Home Run Inn
- Type: Private
- Founded: 1947; 79 years ago
- Founder: Mary and Vincent Grittani
- Headquarters: Woodridge, Illinois, United States
- Number of locations: 9
- Products: Pizza, Pasta
- Website: www.homeruninnpizza.com

= Home Run Inn =

Restaurant chain

Home Run Inn is a restaurant chain known for their Chicago-style pizza as well as frozen pizzas. Home Run Inn is headquartered in Woodridge, Illinois, United States.

==History==
In 1923, Mary and Vincent Grittani owned a small tavern on 31st Street in Chicago, Illinois, along with their daughter Loretta and son-in-law Nick Perrino.
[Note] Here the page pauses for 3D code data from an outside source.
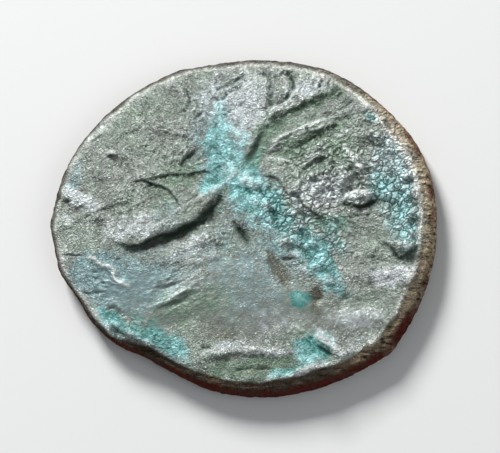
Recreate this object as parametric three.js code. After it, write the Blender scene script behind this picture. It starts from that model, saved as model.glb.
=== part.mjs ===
// A worn Roman bronze coin, struck off centre on an irregular oval flan.
// Millimetres, +Z up. The coin lies on its reverse at z = 0, with the struck obverse looking up.
// One closed surface is laid over a row of loops: out from the middle of the obverse, down the
// edge, and back in to the middle of the reverse.
import * as THREE from "three";

// ---- Flan ----
const COIN_LENGTH = 21.5; // along X
const COIN_WIDTH = 18.8; // along Y
// Distance from the middle to the edge, in steps of 20 degrees from +X towards +Y.
const EDGE_RADII = [
  10.75, 10.75, 10.3, 10.0, 9.55, 9.4, 9.7, 10.05, 10.45,
  10.55, 10.05, 9.5, 8.85, 9.15, 9.55, 10.05, 10.7, 10.75,
];
// Places where the edge split or was pinched when the coin was struck: angle and width in
// degrees, and how far the edge stands out, or in if negative.
const EDGE_FLAWS = [
  { angle: 111, width: 6, out: 0.1 },
  { angle: 178, width: 4, out: 0.13 },
  { angle: 192, width: 4, out: 0.12 },
  { angle: 203, width: 5, out: -0.12 },
  { angle: 231, width: 7, out: -0.13 },
  { angle: 319, width: 4, out: 0.14 },
];
const FACE_LEVEL = 1.62; // the obverse field, at the middle
const FACE_FALL = 0.16; // how much lower the field is at the rim
const RIM_ROUNDING = 0.16; // how far the field turns down over the last of the face
const RIM_START = 0.93; // where that turn begins, as a share of the way out
const GIRTH_LEVEL = 0.55; // height of the widest line of the edge
const BACK_LEVEL = 0.3; // the reverse field
const BACK_INSET = 0.38; // how far the reverse is narrower than the girth
const BEVEL = { least: 0.13, most: 0.55, towards: -50 }; // the sloping edge, widest towards that angle

// The face was struck a little off the flan's middle, and drawn out a little along one line.
const STRIKE = { shift: [0.15, -0.18], drawnOut: 1.027, along: -50 };

// ---- Fineness of the faceted solid ----
const FACE_RINGS = 34;
const EDGE_STEPS = 2;
const BACK_RINGS = 14;
const CURVE_PIECES = 24; // straight pieces that stand for one carved line
const CLIFF_SLOPE = 0.25; // half the width over which a cliff falls
const LEAST_WIDTH = 0.2; // no carved line is narrower than the facets can hold
const LEAD = 0.7; // how many points one loop may run ahead of the next when they are joined

const CREST_SHARPNESS = 1.3; // 1 gives a fold a knife edge, 2 a rounded one
const SWELLING_FLATNESS = 1.5; // 1 gives a swelling the shape of a bell, more a flatter top

const radians = THREE.MathUtils.degToRad;
const smooth = (low, high, x) => THREE.MathUtils.smoothstep(x, low, high);
const bell = (x) => Math.exp(-x * x);
const flat = ([x, y]) => new THREE.Vector2(x, y);

// ---- Ways to carve a line or a form. Each gives a height in mm at a point of the face ----

// A line from one point to another that stands off to its left by bow in the middle.
function arc(from, to, bow = 0) {
  const [start, end] = [flat(from), flat(to)];
  const off = end.clone().sub(start);
  const left = new THREE.Vector2(-off.y, off.x).setLength(2 * bow || 1e-9);
  const control = start.clone().add(end).multiplyScalar(0.5).add(left);
  return new THREE.QuadraticBezierCurve(start, control, end);
}

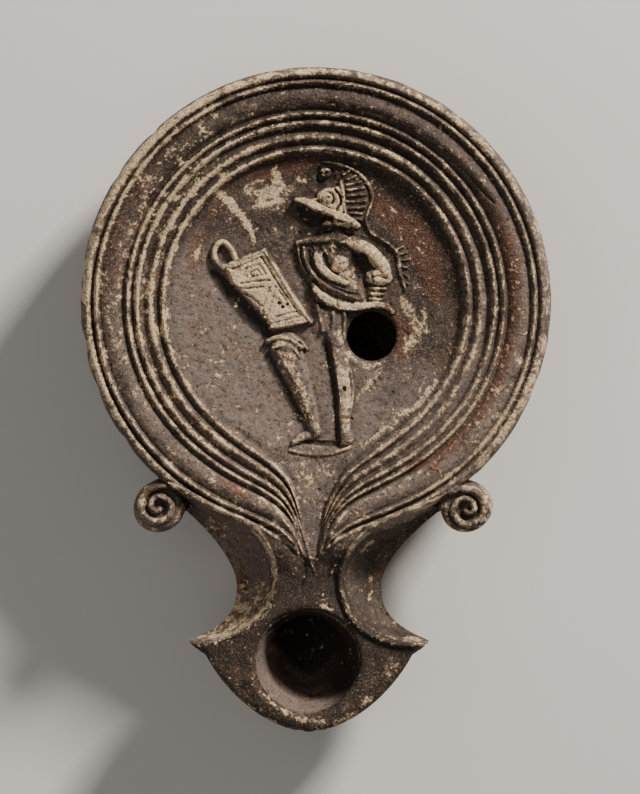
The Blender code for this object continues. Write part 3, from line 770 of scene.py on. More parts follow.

When a home run from a nearby baseball game was hit through the tavern's window, they decided to rename the tavern Home Run Inn. In the 1940s, Mary Grittani developed the pizza recipe that is still being used today. Home Run Inn began selling frozen pizza in the 1950s, selling them in just the Chicago area.

In 1986 and 1996 frozen manufacturing plants were constructed, one in Chicago and the second in Woodridge, Illinois. In 2023, Home Run Inn expanded its frozen pizza distribution nationwide to retailers including Albertson's, Kroger, Walmart, Publix, Meijer, and Target Corporation.

Home Run Inn has nine locations, four locations in Chicago and five in the Chicago suburbs. In October 2019, the company announced the opening of their new restaurant next door to its original location on 31st Street in the Little Village neighborhood of Chicago.

==Ratings==
Home Run Inn was rated the number one frozen pizza in the August 2013 Consumer Reports.